Если бы в 1347 году с духовной помощью исихастов и военной помощью турок Иоанн Кантакузин не победил бы, то, по мнению таких видных историков, как Сергей Сказкин, Ангелика Лаиу и Дональд Никол, «обуржуазивание» Византии сблизило бы ее путь с западным. Начала бы формироваться политическая греческая нация, базирующаяся не на православии, а на апелляции к Древней Греции (оккультный неоплатонизм Гемиста Плифона в своем политическом аспекте предполагал именно это). Рычаги власти оказались бы у городских торговцев, а не землевладельцев и воинов. Возникло бы этнически однородное эллинское (а не «ромейское») протобуржуазное торговое государство, тесно связанное с Ватиканом и Генуей (либо Венецией, в зависимости от политической конъюнктуры) и враждебное туркам. Это государство отказалось бы от тысячелетней традиции имперского Рима. Византия вполне могла бы со временем стать если не «нормальной европейской страной», «национальным государством», то страной, близкой к этому сомнительному статусу, лишившись своей цивилизационной самобытности и исторической миссии, которую нельзя измерить материальными ценностями. Симптоматично, что в ходе гражданской войны моряки-зилоты установили на несколько лет в Фессалониках своеобразную «республику», близкую по духу к итальянским городам. В Фессалониках осуществлялось самоуправление, фактически власть принадлежала торгово-ремесленными слоями, пока город не был взят Кантакузином. По своей судьбоносности и драматичности этот эпизод можно сравнить только с ликвидацией Новгородского государства Иваном III спустя почти полтора столетия.

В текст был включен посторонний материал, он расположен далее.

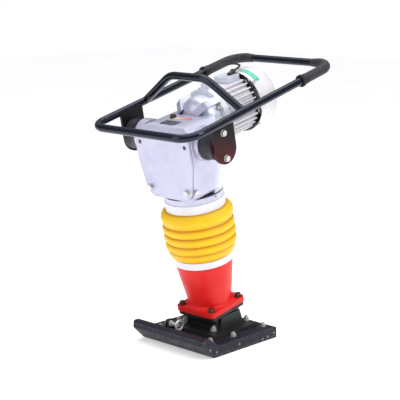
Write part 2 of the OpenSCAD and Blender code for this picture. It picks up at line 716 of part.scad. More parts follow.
// half section of the cowl as (radius, distance to the rear), drawn in by w
function cowl_line(w) = concat([[cowl_r - w, cowl_y0 - w]],
    [for (i = [0:8]) let(a = 90 * i / 8)
        [cowl_r - 26 + (26 - w) * cos(a), cowl_end - 26 + (26 - w) * sin(a)]], [[0, cowl_end - w]]);
module fan_cowl() color("whitesmoke") leg() difference() {
    spun_y(motor_h) polygon(concat(cowl_line(0), [[0, cowl_y0]]));
    spun_y(motor_h) polygon(concat([[cowl_r - cowl_t, cowl_y0 - 1]], cowl_line(cowl_t), [[0, cowl_y0 - 1]]));
    for (a = [0:15:345]) translate([0, 0, motor_h]) rotate([0, a, 0])
        block(-2, 2, cowl_end - 10, cowl_end + 5, 26, 62);
    for (a = [45:90:315]) translate([0, 0, motor_h]) rotate([0, a, 0])
        rod_z(90, 100, 2.6, 0, shield_y + 9);
}

module cowl_screws() color("silver") leg() for (a = [45:90:315])
    translate([0, 0, motor_h]) rotate([0, a, 0]) translate([0, shield_y + 9, 0]) {
        rod_z(82, cowl_r, 2.4);
        rod_z(cowl_r, cowl_r + 2.4, 5);
    }

// terminal box on the flat saddle of the frame
box_y0 = 184;
box_y1 = 236;
box_mid = (box_y0 + box_y1) / 2;
box_low = motor_h + saddle;
wall_h = 13;
lid_top = box_low + wall_h + 4;
module box_ring(hw, grow, r) translate([0, box_mid])
    polygon(rounded(box_outline(hw, box_y1 - box_mid + grow), r));
module terminal_box() color("gainsboro") leg() difference() {
    translate([0, 0, box_low]) linear_extrude(wall_h) box_ring(31, 0, 5);
    translate([0, 0, box_low + 3]) linear_extrude(wall_h) box_ring(28, -3, 3);
}

module terminal_lid() color("gainsboro") leg() {
    translate([0, 0, box_low + wall_h]) linear_extrude(4) box_ring(32, 1, 6);
    for (x = [-26, 26], y = [box_y0 + 6, box_y1 - 6]) rod_z(lid_top, lid_top + 1.5, 3.2, x, y);
}

// gland on the lid, pointing back and a little upwards, for the motor cable
gland_at = [6, 225, lid_top + 3.5];
gland_tilt = 15;
module cable_gland() color([0.1, 0.1, 0.1]) leg() difference() {
    translate(gland_at) rotate([gland_tilt - 90, 0, 0]) {
        rod_z(-10, 8, 7.5);
        translate([0, 0, 7]) cylinder(h = 6, r = 16 / sqrt(3), $fn = 6);
        rod_z(12, 18, 6);
    }
    translate([gland_at.x - 20, gland_at.y - 30, lid_top - 30]) cube([40, 60, 30]);
    translate(gland_at) rotate([gland_tilt - 90, 0, 0]) rod_z(-5, 19, cable_r + 0.1);
}

// ---- rubber mounts and handle ----

module mount_inner_plates() color("dimgray") leg() both_sides() {
    rod_x(boss_x, boss_x + face_t, drum_r - 1, mount_y, mount_h);
    rod_x(boss_x - 14, boss_x, 5, mount_y, mount_h);
}
module shock_mounts() color([0.08, 0.08, 0.09]) leg() both_sides() {
    x0 = boss_x + face_t;
    x1 = ear_x0 - face_t - gap;
    waist = 3;
    translate([0, mount_y, mount_h]) rotate([0, 90, 0]) rotate_extrude() polygon(concat([[0, x0]],
        [for (i = [0:8]) let(t = i / 8) [drum_r - waist * sin(180 * t), x0 + (x1 - x0) * t]], [[0, x1]]));
}

module mount_outer_plates() color("dimgray") leg() both_sides() difference() {
    rod_x(ear_x0 - face_t, ear_x0, drum_r - 1, mount_y, mount_h);
    for (s = [-1, 1]) rod_x(ear_x0 - 5, ear_x0 + 1, 4.9, mount_y, mount_h + s * ear_bolt);
}

// plate welded under the rail, round at its lower end
module handle_brackets() color([0.12, 0.1, 0.1]) leg() both_sides() difference() {
    slab_x(ear_x0, ear_x0 + ear_t) union() {
        translate([ear_y, ear_h]) circle(ear_r);
        polygon([[ear_y - ear_r, ear_h], [ear_y + ear_r, ear_h],
            [ear_y + ear_r, rail_h + 10], [ear_y - ear_r, rail_h + 5]]);
    }
    for (s = [-1, 1]) rod_x(ear_x0 - 1, ear_x0 + ear_t + 1, 5.2, mount_y, mount_h + s * ear_bolt);
    translate([0, rail_y, rail_h]) rotate([rise, 0, 0]) rail_solid(tube_d / 2);
}

module handle_bolts() color("silver") leg() both_sides() for (s = [-1, 1])
    translate([0, mount_y, mount_h + s * ear_bolt]) {
        rod_x(ear_x0 - face_t, ear_x0 + ear_t, 4.8);
        rod_x(ear_x0 + ear_t, ear_x0 + ear_t + 2, 10);
        translate([ear_x0 + ear_t + 2, 0, 0]) rotate([0, 90, 0]) cylinder(h = 7, r = 16 / sqrt(3), $fn = 6);
    }

// quarter bend of the loop about (x, y), starting at angle a
module bend(x, y, big, r, a, sweep = 90)
    translate([x, y, 0]) rotate([0, 0, a]) rotate_extrude(angle = sweep) translate([big, 0]) circle(r);
module rail_solid(r) both_sides() {
    rod_y(front_bend, loop_l - rear_bend, r, loop_hw, 0);
}
module loop_solid(r) {
    rail_solid(r);
    rod_x(-loop_hw + front_bend, loop_hw - front_bend, r, 0, 0);
    rod_x(-loop_hw + rear_bend, loop_hw - rear_bend, r, loop_l, 0);
    both_sides() {
        bend(loop_hw - front_bend, front_bend, front_bend, r, -90);
        bend(loop_hw - rear_bend, loop_l - rear_bend, rear_bend, r, 0);
    }
}
// arch over the loop: a bent tube in an upright plane between the two rails
arch_slope = atan(arch_rise / (loop_hw - arch_hw));
arch_cut = arch_bend * tan(arch_slope / 2);
module arch_solid(r) translate([0, arch_s, 0]) {
    // straight runs reach a little way into the bends, which are a hair fatter
    over = 1.5;
    swell = 0.12;
    leg_l = norm([loop_hw - arch_hw, arch_rise]) - arch_cut;
    rod_x(-arch_hw + arch_cut - over, arch_hw - arch_cut + over, r, 0, arch_rise);
    both_sides() {
        translate([loop_hw, 0, 0]) rotate([0, arch_slope - 90, 0]) rod_z(0, leg_l + over, r);
        translate([arch_hw - arch_cut, 0, arch_rise - arch_bend]) rotate([90, 0, 0])
            rotate([0, 0, 90 - arch_slope]) rotate_extrude(angle = arch_slope)
                translate([arch_bend, 0]) circle(r + swell);
    }
}

module handle_loop() color([0.09, 0.1, 0.13]) loop() difference() {
    loop_solid(tube_d / 2);
    loop_solid(tube_d / 2 - tube_wall);
    // weep holes that drain the tubes
    rod_z(-tube_d, 0, 2, 0, 0);
    rod_z(-tube_d, 0, 2, 0, loop_l);
}

// arch welded on top of the rails
module handle_arch() color([0.09, 0.1, 0.13]) loop() difference() {
    arch_solid(tube_d / 2 - 0.1);
    arch_solid(tube_d / 2 - 0.1 - tube_wall);
    rail_solid(tube_d / 2);
}

module handle_grips() color([0.2, 0.2, 0.21]) loop() both_sides() {
    difference() {
        union() {
            rod_y(grip_s, loop_l - rear_bend, grip_r, loop_hw, 0);
            bend(loop_hw - rear_bend, loop_l - rear_bend, rear_bend, grip_r, 0);
            rod_x(loop_hw - rear_bend - 22, loop_hw - rear_bend, grip_r, loop_l, 0);
            rod_y(grip_s - 7, grip_s, collar_r, loop_hw, 0);
        }
        rod_y(grip_s - 8, loop_l - rear_bend, tube_d / 2, loop_hw, 0);
        bend(loop_hw - rear_bend, loop_l - rear_bend, rear_bend, tube_d / 2, 0);
        rod_x(loop_hw - rear_bend - 23, loop_hw - rear_bend, tube_d / 2, loop_l, 0);
    }
}

// rubber boot on the left rail, where the motor cable enters the tube
module cable_boot() color([0.1, 0.1, 0.1]) loop() difference() {
    rod_y(boot_s[0], boot_s[1], 6, -loop_hw + boot_off.x, boot_off.y);
    rod_y(boot_s[0] + 4, boot_s[1] + 1, cable_r + 0.6, -loop_hw + boot_off.x, boot_off.y);
    rod_y(boot_s[0] - 1, boot_s[1] + 1, tube_d / 2, -loop_hw, 0);
}

// point at t between b and c on the curve through a, b, c, d
function between(a, b, c, d, t) = b + (c - a) * t / 2 + (2 * a - 5 * b + 4 * c - d) * t * t / 2
    + (3 * b - a - 3 * c + d) * t * t * t / 2;
module hose(p, r, sides = 8, steps = 3) {
    n = len(p);
    way = concat([for (i = [0:n - 2], k = [0:steps - 1])
        between(p[max(0, i - 1)], p[i], p[i + 1], p[min(n - 1, i + 2)], k / steps)], [p[n - 1]]);
    m = len(way);
    pts = [for (i = [0:m - 1]) let(d = way[min(m - 1, i + 1)] - way[max(0, i - 1)],
            u = cross(d, [0, 0, 1]) / norm(cross(d, [0, 0, 1])), v = cross(u, d) / norm(d))
        each [for (j = [0:sides - 1]) way[i] + r * (cos(360 * j / sides) * u + sin(360 * j / sides) * v)]];
    wall = [for (i = [0:m - 2], j = [0:sides - 1]) let(k = (j + 1) % sides)
        [i * sides + j, (i + 1) * sides + j, (i + 1) * sides + k, i * sides + k]];
    start = [for (j = [0:sides - 1]) j];
    end = [for (j = [sides - 1:-1:0]) (m - 1) * sides + j];
    polyhedron(pts, concat([start], wall, [end]));
}
module motor_cable() color([0.06, 0.06, 0.07]) leg() hose(cable_way, cable_r);

// ---- crank train in the leg ----

module piston_rod() color("silver") leg() difference() {
    union() {
        rod_z(piston_h - piston_t / 2 - 14, wrist_h - 25, rod_r);
        // fork round the small end of the connecting rod
        intersection() {
            block(-16, 16, -20, 20, wrist_h - 33, wrist_h + 16);
            union() {
                rod_y(-20, 20, 16, 0, wrist_h);
                block(-16, 16, -20, 20, wrist_h - 33, wrist_h);
            }
        }
    }
    block(-17, 17, -fork_gap, fork_gap, wrist_h - 18, wrist_h + 17);
    rod_y(-21, 21, wrist_r, 0, wrist_h);
}

module spring_piston() color("silver") leg() difference() {
    union() {
        rod_z(piston_h - piston_t / 2, piston_h + piston_t / 2, bore_r - play);
        hex_z(piston_h - piston_t / 2 - 12, piston_h - piston_t / 2, 36);
    }
    rod_z(piston_h - 30, piston_h + 30, rod_r);
}

module wrist_pin() color("gray") leg() rod_y(-19.5, 19.5, wrist_r, 0, wrist_h);

module connecting_rod() color("lightslategray") leg() difference() {
    union() {
        rod_y(-10, 10, 15, 0, wrist_h);
        rod_y(-10, 10, 22, 0, crankpin_h);
        block(-9, 9, -7, 7, wrist_h, crankpin_h);
    }
    rod_y(-11, 11, wrist_r + play, 0, wrist_h);
    rod_y(-11, 11, crankpin_r, 0, crankpin_h);
}

module crank_pin() color("gray") leg() {
    rod_y(-12, gear_y0 - 0.5, crankpin_r, 0, crankpin_h);
    rod_y(-14, -12, 16, 0, crankpin_h);
}

// ---- nodes ----

sole_plate();
shoe_board();
side_nails();
board_bolts();
foot_bracket();
bracket_nuts();
transport_eye();
spring_cylinder();
cylinder_sleeve();
cylinder_cap();
rod_bush();
flange_bolts();
lower_springs();
upper_springs();
lower_band();
bellows();
guide_cylinder();
guide_bolts();
upper_band();
crankcase();
gaskets();
front_cover();
cover_bolts();
filler_plug();
drain_plug();
data_plate();
ball_bearings();
shaft_seal();
motor_front_shield();
motor_frame();
stator_core();
stator_windings();
motor_rear_shield();
motor_nuts();
fan_cowl();
cowl_screws();
terminal_box();
terminal_lid();
cable_gland();
mount_inner_plates();
shock_mounts();
crank_gear();
crank_shaft();
motor_shaft();
drive_pinion();
rotor_core();
cooling_fan();
piston_rod();
spring_piston();
wrist_pin();
connecting_rod();
crank_pin();
handle_loop();
handle_arch();
handle_brackets();
mount_outer_plates();
handle_bolts();
handle_grips();
cable_boot();
motor_cable();
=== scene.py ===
import math

import bmesh
import bpy
from mathutils import Matrix, Vector, noise


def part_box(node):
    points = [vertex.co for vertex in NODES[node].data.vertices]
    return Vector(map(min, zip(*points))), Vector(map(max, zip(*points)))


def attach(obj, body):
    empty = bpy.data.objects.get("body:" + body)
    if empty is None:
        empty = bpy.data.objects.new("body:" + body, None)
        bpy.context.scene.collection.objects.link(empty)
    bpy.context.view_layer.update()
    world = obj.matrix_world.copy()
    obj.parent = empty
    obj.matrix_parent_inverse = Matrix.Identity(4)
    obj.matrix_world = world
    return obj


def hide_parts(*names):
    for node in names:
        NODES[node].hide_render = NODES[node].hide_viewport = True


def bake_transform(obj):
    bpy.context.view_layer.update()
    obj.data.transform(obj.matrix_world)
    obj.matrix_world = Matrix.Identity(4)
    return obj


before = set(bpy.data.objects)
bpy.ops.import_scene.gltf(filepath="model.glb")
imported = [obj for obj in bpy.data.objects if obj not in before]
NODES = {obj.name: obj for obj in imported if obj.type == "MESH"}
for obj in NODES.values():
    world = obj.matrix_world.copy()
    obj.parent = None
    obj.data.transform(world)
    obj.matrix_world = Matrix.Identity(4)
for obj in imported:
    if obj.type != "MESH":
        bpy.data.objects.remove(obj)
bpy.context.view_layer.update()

MM = 0.001

# ---- the leg's and the handle's own frames, as the CAD lays them out ----

LEG = Matrix.Translation((0, 0, 124 * MM)) @ Matrix.Rotation(math.radians(11.8), 4, "X")
LOOP = LEG @ Matrix.Translation((0, -182 * MM, 603 * MM)) @ Matrix.Rotation(math.radians(3), 4, "X")
BAND_LOW, BAND_HIGH = 160, 317      # leg heights of the bands that hold the bellows
MOTOR_H = 567.5                     # leg height of the motor's axis
COWL_R = 95.0
CASE_TOP = 593.0                    # leg height of the crankcase's top
LOOP_HW, LOOP_L = 201.0, 660.0      # the handle loop's half width and length
REAR_BEND = 58.0


def leg(x, y, z):
    return LEG @ Vector((x * MM, y * MM, z * MM))


def loop(x, y, z):
    return LOOP @ Vector((x * MM, y * MM, z * MM))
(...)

История возникновения и утверждения исихазма наглядно показывает, что святой Григорий Палама и его сторонники не только непрестанно практиковали молитву Иисусову и достигали созерцания нетварного света, но активно занимали определенную политическую позицию, ориентируясь на сакральную Ромейскую монархию с иерархическим военно-бюрократическим строем в противоположность протобуржуазным тенденциям гуманистов-варлаамитов с их стремлениями к преобладанию торгово-ремесленных слоев. Социально-политические вопросы оказались далеко не безразличными для исихазма. В определенной степени не так уж был неправ упомянутый выше Меньшиков, заметивший родство паламитского идеала с консервативными славянофильскими теориями в новой истории России. Очень важен контекст, в котором Меньшиков обличал исихазм в статье «Суть славянофильства». Он упрекал славянофильство в том, что в нем нет ничего собственного русского, а только «греко-сирийское, монгольское и немецкое». Любопытно, что эта характеристика была бы верна и для «ромейского» исихазма XIV века – враждебного этническому греческому национализму, зато связанного с традициями сирийско-египетского монашества, обладавшего протурецкой геополитической ориентацией, а если вспомнить Майстера Экхарта, то и «немецкий рисунок» окажется здесь в наличии. Вот почему последовательный и убежденный националист западнического толка Меньшиков (как и его идейные наследники, так называемые национал-демократы, Алексей Широпаев, Сергей Сергеев, Егор Холмогоров и другие в наши дни) отвергал и византийское, и тюрко-монгольское, и консервативное немецкое начала в истории России. Недаром, бросив первый камень в святого Григория Паламу, Ивана Киреевского и «византийское “православие”» вообще, Меньшиков пошел еще дальше. Он разразился филиппиками против «насквозь ордынского “самодержавия” славянофилов» и «насквозь немецкой идеи “народности”».